* SHORT EXERCISE: Look through the material below and copy exactly the lines from the line with "const flowerTilt = radians(10.4);" to the line with "bpy.context.scene.collection.objects.link(empty)", those two lines included.

::::::::::

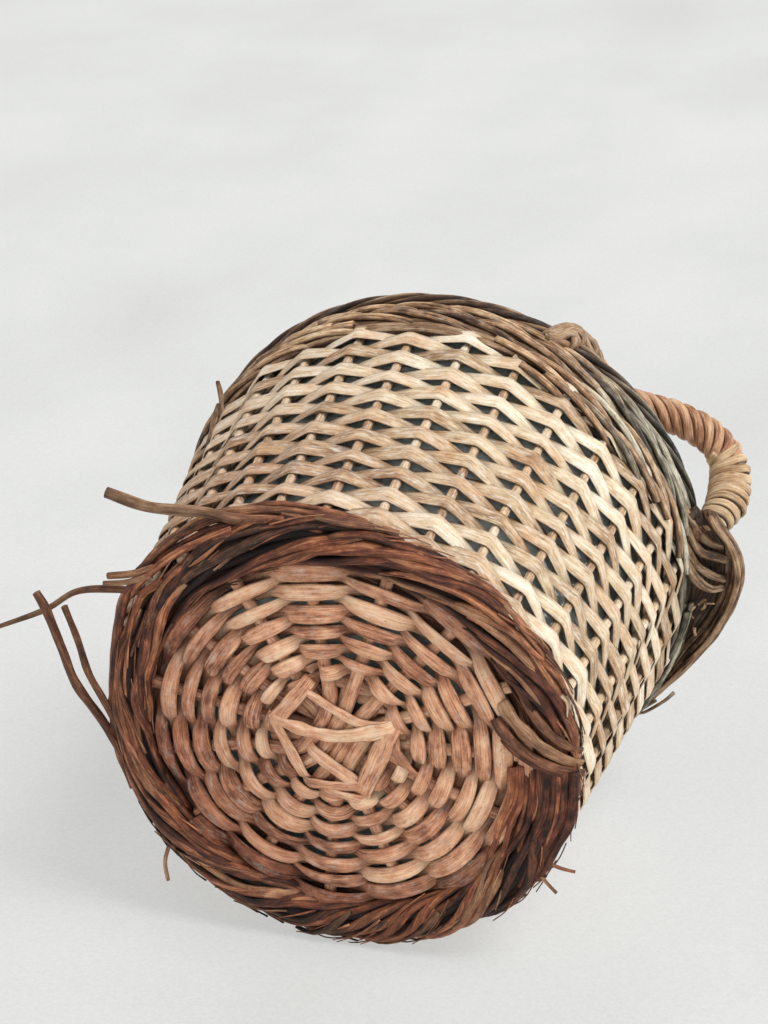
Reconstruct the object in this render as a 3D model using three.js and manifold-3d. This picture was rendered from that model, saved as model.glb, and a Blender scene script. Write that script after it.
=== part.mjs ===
// A squat glass demijohn in its willow basket: foot border, woven base and side,
// shoulder band, cape up to the neck, two roped handles, a cork and a few sprung canes.
// Millimetres, +Z up, origin at the centre of the plane that the foot stands on.

import * as THREE from 'three';
import { mergeVertices } from 'three/addons/utils/BufferGeometryUtils.js';
import Module from 'manifold-3d';

const wasm = await Module();
wasm.setup();

// Driving dimensions

const GAP = 0.3; // clearance between neighbours that touch

const FOOT_RADIUS = 127; // outside of the foot border
const FOOT_ROD = 6.4; // diameter of its rods
const FOOT_RODS = 4;
const FOOT_TURNS = 5; // times that each rod winds round the border
const FOOT_WIDTH = 25.2; // of the border, seen from below
const FOOT_WEAR = 1; // how far its rods are worn flat where they stand

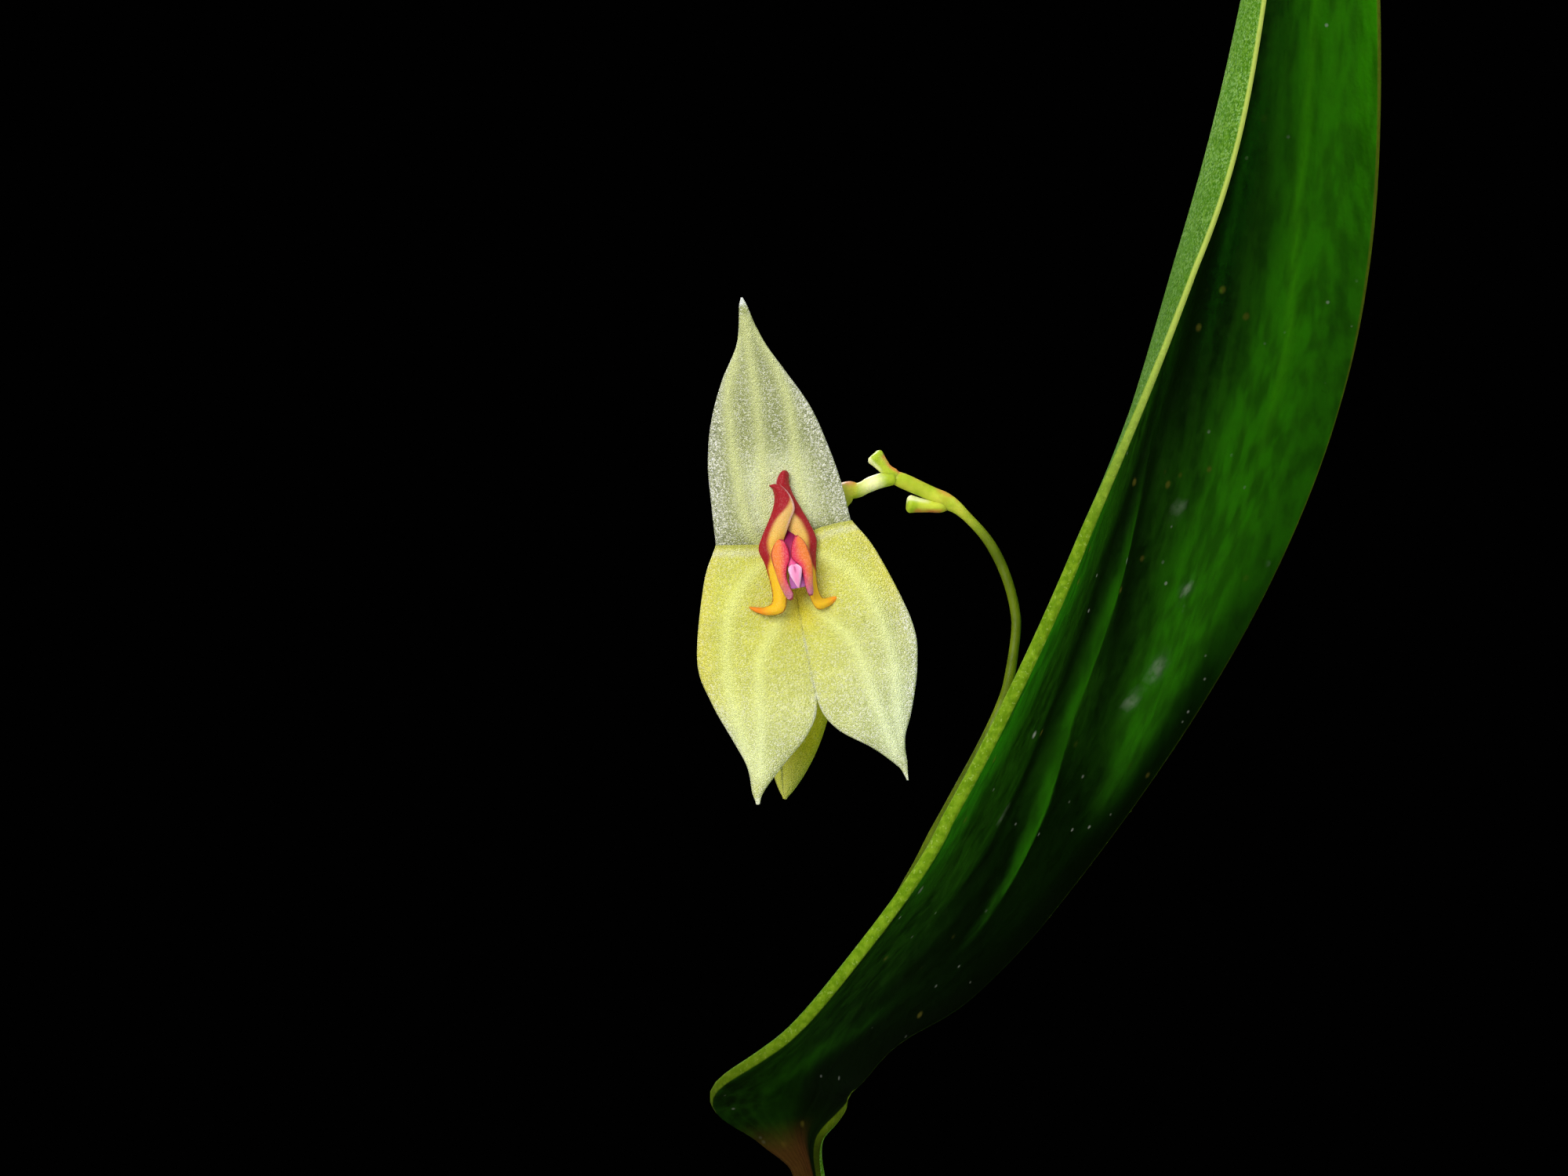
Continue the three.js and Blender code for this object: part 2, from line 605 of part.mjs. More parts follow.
function archedStalk({ shoot, side, arch, height }) {
  const base = aboveBrim(otherShoots[shoot].top);
  const heading = radians(otherShoots[shoot].heading);
  const inward = new THREE.Vector3(-Math.cos(heading), -Math.sin(heading), 0);
  const out = new THREE.Vector3(side[0], side[1], 0).normalize();
  const at = (reach, rise, inside = 0) => base.clone()
    .addScaledVector(out, reach)
    .addScaledVector(inward, inside)
    .add(new THREE.Vector3(0, 0, rise));
  const knuckle = at(arch * 0.84, height * 0.985);
  const stubEnd = knuckle.clone().addScaledVector(out, -0.6).add(new THREE.Vector3(0, 0, 1));
  return {
    peduncle: [at(0, 0.2, 1.0), at(0, height * 0.3, 1.4), at(arch * 0.14, height * 0.62, 1.2),
      at(arch * 0.5, height * 0.88, 0.5), knuckle, at(arch, height)],
    joints: [knuckle],
    stubs: [[knuckle, knuckle.clone().add(new THREE.Vector3(0, 0, 0.5)), stubEnd]],
    stalks: [{
      points: [at(arch, height), at(arch + 0.8, height - 0.3), at(arch + 1.2, height - 1.1)],
      steps: 4,
      radiusAt: () => 0.18,
    }],
    steps: 16,
    tip: at(arch + 1.26, height - 1.5),
    hang: out,
    ovary: [at(arch, height), at(arch + 1.0, height + 0.35), at(arch + 2.1, height + 0.3)],
    flowerCentre: at(arch + 2.1 + petalThickness + 2 * gap, height + 0.3),
  };
}

const model = new THREE.Group();
const firstTop = fromAxis(firstLeaf.spine[0]);
const firstShoot = { foot: [-3, -3], top: [firstTop.x, firstTop.y, firstTop.z - pot.height] };
const curves = [firstShoot, ...otherShoots].map(stemCurve);

model.add(part('pot', potGeometry(), colours.clay, 0.85));
const sockets = curves.map((curve) => {
  const reach = (stem.sunk + stem.sheathLength) / curve.getLength();
  const middle = [0, 0.25, 0.5, 0.75, 1].map((share) => curve.getPointAt(share * reach));
  middle[0].z -= gap;
  return taperedTube(smoothCurve(middle), 4, stem.sides, () => stem.sheathRadius + gap);
});
model.add(part('moss', cut(mossPlug(), sockets), colours.moss, 0.95));
curves.forEach((curve, k) => model.add(part(`ramicaul_${k + 1}`, sheathedStem(curve), colours.stem, 0.8)));
const firstSpine = firstLeaf.spine.map(fromAxis);
firstSpine[0].z += gap;
model.add(part('leaf_1', leafBlade({ ...firstLeaf, spine: firstSpine, facing: firstLeaf.facing.map(point) }),
  colours.leaf, 0.35));
otherShoots.forEach((shoot, k) => model.add(part(`leaf_${k + 2}`, standingLeaf(shoot), colours.leaf, 0.35)));
model.add(part('inflorescence_1', stubbedStalk(firstStalk), colours.stalk, 0.5));
model.add(part('bud_1', budGeometry(smoothCurve(firstBud), 1.9), colours.bud, 0.5));
otherStalks.forEach((setting, k) => {
  const stalk = archedStalk(setting);
  if (k === flowerBearer) {
    stalk.stalks.push({ points: stalk.ovary, steps: 4, radiusAt: (t) => lerp(0.2, 0.36, t) });
    const upward = new THREE.Vector3(0, 0, 1);
    model.add(flower(2, stalk.flowerCentre, new THREE.Vector3().crossVectors(upward, stalk.hang), upward));
  }
  model.add(part(`inflorescence_${k + 2}`, stubbedStalk(stalk), colours.stalk, 0.5));
  const end = stalk.tip.clone().addScaledVector(stalk.hang, 0.5).add(new THREE.Vector3(0, 0, -setting.bud));
  const middle = stalk.tip.clone().lerp(end, 0.5).addScaledVector(stalk.hang, 0.1);
  model.add(part(`bud_${k + 2}`, budGeometry(smoothCurve([stalk.tip, middle, end]), setting.bud * 0.42),
    colours.bud, 0.5));
});
const flowerTilt = radians(10.4);
model.add(flower(1, fromAxis([0.1, 0, 1.0]), new THREE.Vector3(Math.cos(flowerTilt), 0, Math.sin(flowerTilt)),
  new THREE.Vector3(-Math.sin(flowerTilt), 0, Math.cos(flowerTilt))));

export default model;
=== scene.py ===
import math
import random

import bpy
import numpy as np
from mathutils import Matrix, Vector


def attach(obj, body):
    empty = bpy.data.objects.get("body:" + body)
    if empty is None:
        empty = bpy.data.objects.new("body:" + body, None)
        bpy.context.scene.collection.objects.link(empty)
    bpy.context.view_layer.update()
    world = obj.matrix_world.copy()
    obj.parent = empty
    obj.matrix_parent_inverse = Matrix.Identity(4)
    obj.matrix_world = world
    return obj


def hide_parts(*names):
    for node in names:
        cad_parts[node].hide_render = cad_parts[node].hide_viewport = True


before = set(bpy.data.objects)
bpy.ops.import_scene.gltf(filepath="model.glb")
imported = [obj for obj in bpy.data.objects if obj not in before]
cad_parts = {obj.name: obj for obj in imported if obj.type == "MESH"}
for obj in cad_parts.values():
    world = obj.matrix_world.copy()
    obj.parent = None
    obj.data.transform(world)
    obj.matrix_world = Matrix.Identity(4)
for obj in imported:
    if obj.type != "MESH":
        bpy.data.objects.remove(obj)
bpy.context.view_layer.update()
mm = 0.001

# Camera: the first flower fills the middle of a frame 40 mm wide, seen level from 200 mm
axisPoint = np.array([-8.0, -10.0, 137.0])  # mm, the point that the first shoot is measured from
cameraSettings = {"distance": 200.0, "lens": 180.0, "sensor": 36.0}


def addCamera():
    data = bpy.data.cameras.new("camera")
    data.lens = cameraSettings["lens"]
    data.sensor_width = cameraSettings["sensor"]
    data.clip_start = 0.01
    data.clip_end = 20
    camera = bpy.data.objects.new("camera", data)
    camera.location = Vector(axisPoint * mm) + Vector((0, -cameraSettings["distance"] * mm, 0))
    camera.rotation_euler = (math.radians(90), 0, 0)
    bpy.context.scene.collection.objects.link(camera)
    bpy.context.scene.camera = camera


addCamera()
bpy.context.scene.view_settings.view_transform = "Standard"
print("camera set")


# Number work shared by the pieces
def unit(v):
    return v / np.maximum(np.linalg.norm(v, axis=-1, keepdims=True), 1e-12)


def ease(low, high, x):
    s = np.clip((x - low) / (high - low), 0, 1)
    return s * s * (3 - 2 * s)


def smoothLine(points, t):
    # a smooth line through the points, its ends carried straight on
    points = np.asarray(points, float)
    if points.ndim == 1:
        return smoothLine(points[:, None], t)[:, 0]
    spans = len(points) - 1
    place = np.clip(np.asarray(t) * spans, 0, spans - 1e-9)
    i = place.astype(int)
    w = (place - i)[:, None]
    ext = np.concatenate([[2 * points[0] - points[1]], points, [2 * points[-1] - points[-2]]])
    p0, p1, p2, p3 = ext[i], ext[i + 1], ext[i + 2], ext[i + 3]
    v0, v1 = 0.5 * (p2 - p0), 0.5 * (p3 - p1)
    return (2 * p1 - 2 * p2 + v0 + v1) * w**3 + (3 * p2 - 3 * p1 - 2 * v0 - v1) * w**2 + v0 * w + p1


def evenLine(points, shares):
    # points at these shares of the smooth line's length
    fine = smoothLine(points, np.linspace(0, 1, 400))
    run = np.concatenate([[0], np.cumsum(np.linalg.norm(np.diff(fine, axis=0), axis=1))])
    return np.stack([np.interp(np.asarray(shares) * run[-1], run, fine[:, k]) for k in range(3)], -1)


def lineLength(points):
    return np.linalg.norm(np.diff(smoothLine(points, np.linspace(0, 1, 200)), axis=0), axis=1).sum()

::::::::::

* RESULT OF THIS TASK:
const flowerTilt = radians(10.4);
model.add(flower(1, fromAxis([0.1, 0, 1.0]), new THREE.Vector3(Math.cos(flowerTilt), 0, Math.sin(flowerTilt)),
  new THREE.Vector3(-Math.sin(flowerTilt), 0, Math.cos(flowerTilt))));

export default model;
=== scene.py ===
import math
import random

import bpy
import numpy as np
from mathutils import Matrix, Vector


def attach(obj, body):
    empty = bpy.data.objects.get("body:" + body)
    if empty is None:
        empty = bpy.data.objects.new("body:" + body, None)
        bpy.context.scene.collection.objects.link(empty)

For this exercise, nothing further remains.